Paleontology is the study of ancient life forms; both plants and animals. Paleontologists learn about past life by studying fossils. The badlands formations in northern section of Scotts Bluff National Monument contain some of the richest fossil-bearing strata in the state of Nebraska. Most of the fossils found in the monument are vertebate mammal and reptile fossils. These fossils serve as type, or indicator, fossils for the Oligocene Epoch (23.0 to 33.9 million years ago).A Brief History of Paleontology in Western Nebraska
The area surrounding Scotts Bluff has long been recognized as an excellent location for finding fossils. Native peoples were undoubtedly the first to collect and study fossils in Nebraska as people from many Plains tribes, including the Arapaho, Cheyenne, Pawnee, and Sioux, are known to have collected fossils. U.S. Army Scout, Captain James H. Cook wrote in Sketches of the Life of Red Cloud of a visit to Red Cloud Agency in the 1870s where he was shown a fossilized tooth by Lakota Chief American Horse. Later, fur traders took notice of the fossils found in the area. In 1847 a fur trader showed the jawbone of a Titanothere (a herbivorous, odd-toed hoofed mammal that lived during the Eocene between about 50 and 34 million years ago) to Dr. Hiram Prout of St. Louis. When emigrants began to travel past Scotts Bluff on their ways to Oregon, California, and the Salt Lake Valley, some, like William Clayton, recorded fossil discoveries in their journals.

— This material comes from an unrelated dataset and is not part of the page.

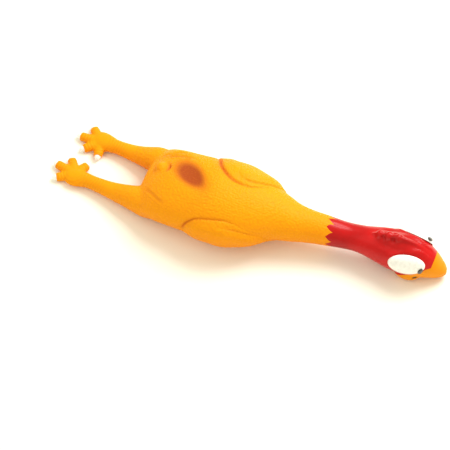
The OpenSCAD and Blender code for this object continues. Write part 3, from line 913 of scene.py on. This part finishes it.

"We saw about a mile this side of the foot of the bluffs a very large bone almost petrified into stone. Most of the brethren believed it to be the shoulder bone of a mammoth, and it is very large indeed." -Mormon Pioneer William Clayton in 1847
Systematic, paleontological exploration of the Scotts Bluff area really started in 1874 when M.H. Clifford and A.S. Shelly started collecting paleontological specimens from western Nebraska for O.C. Marsh of Yale University. Yale University's Peabody Museum includes 138 objects from the White River Group at Scotts Bluff. Paleontology continued in the monument in the 1930s. Workers of the Civil Works Administration (CWA) discovered fossils of carnivorans, rhinoceroses, oreodonts, and deer-like animals when they excavated the three road tunnels to the summit of the bluff. Enrollees of the Civilian Conservation Corps (CCC) conducted fossil excavations in the monument's badlands. Even today, scientists from universities throughout the United States visit Scotts Bluff to study the rich paleontological resources found here.